The IFA believes the Affordable Care Act places undue burdens on the franchise small business community. According to a Hudson Institute study prepared for the IFA, 3.2 million jobs at franchise businesses could be lost due to the employer mandate provision, which will force many multiunit franchisees with more than 50 full-time equivalent employees to pay penalties if they do not provide health insurance. The IFA urges Congress to enact additional legislative changes that will make this law more manageable for Main Street businesses.
IFA stands ready to work with Congress to enact much-needed comprehensive immigration reform. The organization believes the current immigration system is untenable and actions must be taken to address the various employment needs of the franchise industry, particularly for lower-skilled workers where franchise businesses are concentrated, such as restaurants, hotels and service-related businesses. IFA encourages a plan that includes a pathway for unauthorized immigrants to gain legal status, a better legal immigration system which recognizes employer needs, and an effective easy-to-use employment verification system that safeguards employers.

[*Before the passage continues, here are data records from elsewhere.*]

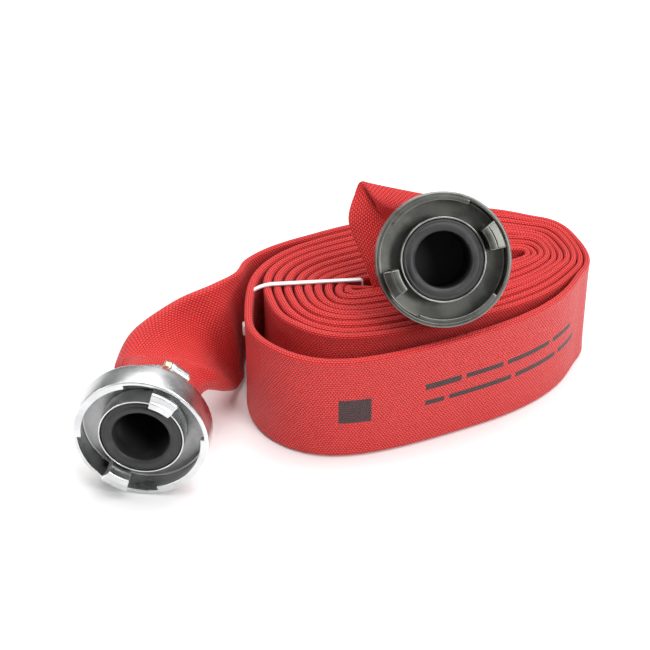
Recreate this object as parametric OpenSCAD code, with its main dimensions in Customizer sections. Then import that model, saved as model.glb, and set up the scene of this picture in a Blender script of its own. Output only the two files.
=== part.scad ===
/* [Hose] */
// Flat width of the hose, which is the height of the roll
hose_w = 87; // [84:0.5:90]
// Half-length of the slot in the middle of the roll
slot_half = 68; // [60:1:80]
// Turns in the roll, counted to the place where the outer end leaves it
roll_turns = 10; // [8:1:10]
// How far the loose outermost turn bows away from the others
loose_gap = 28; // [10:1:28]
// Angle between the roll's long side and +X
roll_turn_z = 27; // [20:1:30]
// Outer radius of the hose where it is pushed over a shank
sleeve_r = 27.8; // [27.4:0.1:28]

/* [Couplings] */
// Outer diameter of a lug ring
ring_d = 98; // [96:0.5:98]
// Lug spacing, between the inner faces of the two lugs
lug_spacing = 66; // [65:0.5:67]
// Bore through a tail piece
bore_d = 42; // [38:0.5:42]
// Length of a coupling from its front lip to the end of its shank
coupling_l = 64; // [62:1:64]
// Angle that each lug takes up
lug_a = 27; // [20:1:30]
// Angle that each lip takes up
lip_a = 80; // [60:1:84]
// Place of the first lug of the outer end, anticlockwise from the right
outer_lug_a = 62; // [0:1:180]
// Place of the first lug of the inner end
inner_lug_a = 24; // [0:1:180]

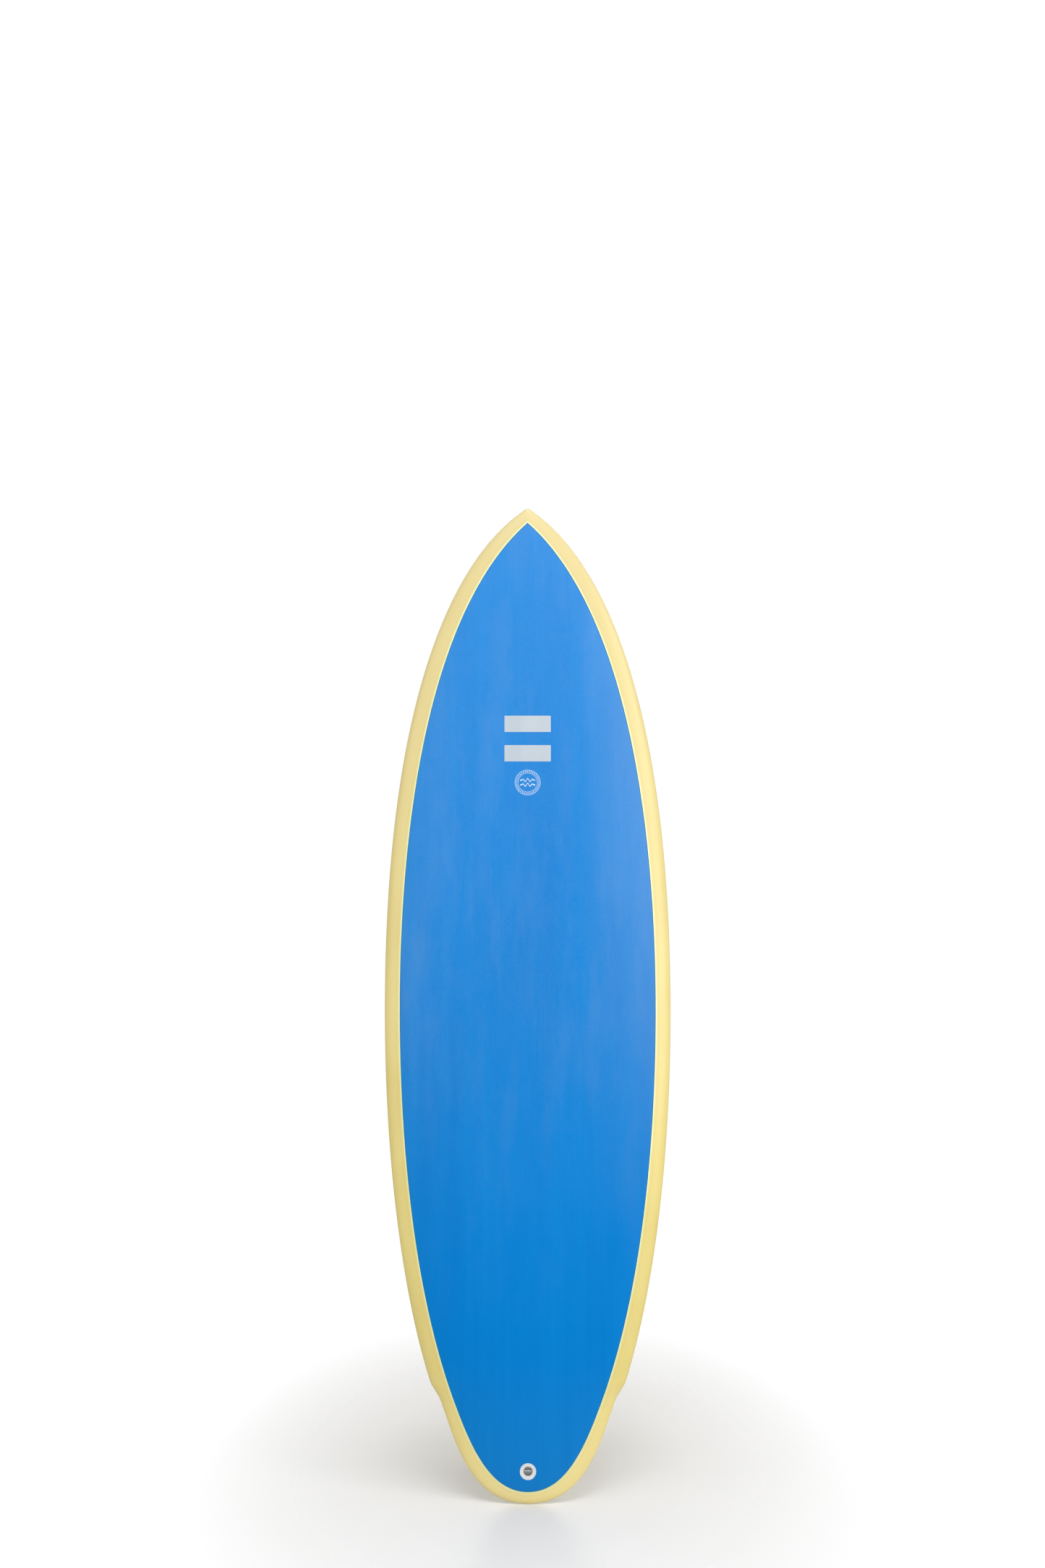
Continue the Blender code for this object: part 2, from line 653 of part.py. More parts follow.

Recent decisions by the National Labor Relations Board (NLRB) and potential rulings by the U.S. Department of Labor have created additional uncertainty in the workplace for franchise business owners, the IFA believes. These regulations include shortening the timeframe for holding a union election and for the creation of small bargaining units, or micro-unions. The reduced timeframe will effectively deprive employees of their ability to hear from their employer before making a decision about union representation and it is "unfair" to small business owners, who lack the resources and legal expertise to understand and comply with the union election process. The U.S. Department of Labor plans to issue a final rule on "persuader" actions by an employer this spring. The IFA believes this rule would violate attorney client privilege and is asking Congress to curb these new policies.
Small business lending
Franchising thrives when capital flows freely from commercial and government-guaranteed lenders to qualified franchise borrowers. For every $1 million in lending to a franchise, 40 new direct and indirect jobs are created, generating $4.2 million in economic output. IFA supports maintaining current funding levels for the 7(a) and 504 loan programs, given franchises are responsible for 7 percent of total SBA loan dollars and 11 percent of total SBA loan volume.
Veterans as small franchise business owners
More than 541 IFA member companies voluntarily offer financial incentives to honorably discharged veterans to purchase a franchise. Currently, there are over 70,000 veteran-owned franchise businesses in the U.S. that account for nearly 850,000 jobs. IFA urges Congress to pass legislation to aid veterans' investment in their future. The Help Veterans Own Franchises Act (HVOFA) introduced by both Senator Bob Casey (D-Pa.) and Representative Aaron Schock (R-Ill.) in the 112th Congress would have provided significant incentives for veterans to own their own franchise business. IFA is engaged with Members of Congress to re-introduce HVOFA in the 113th Congress.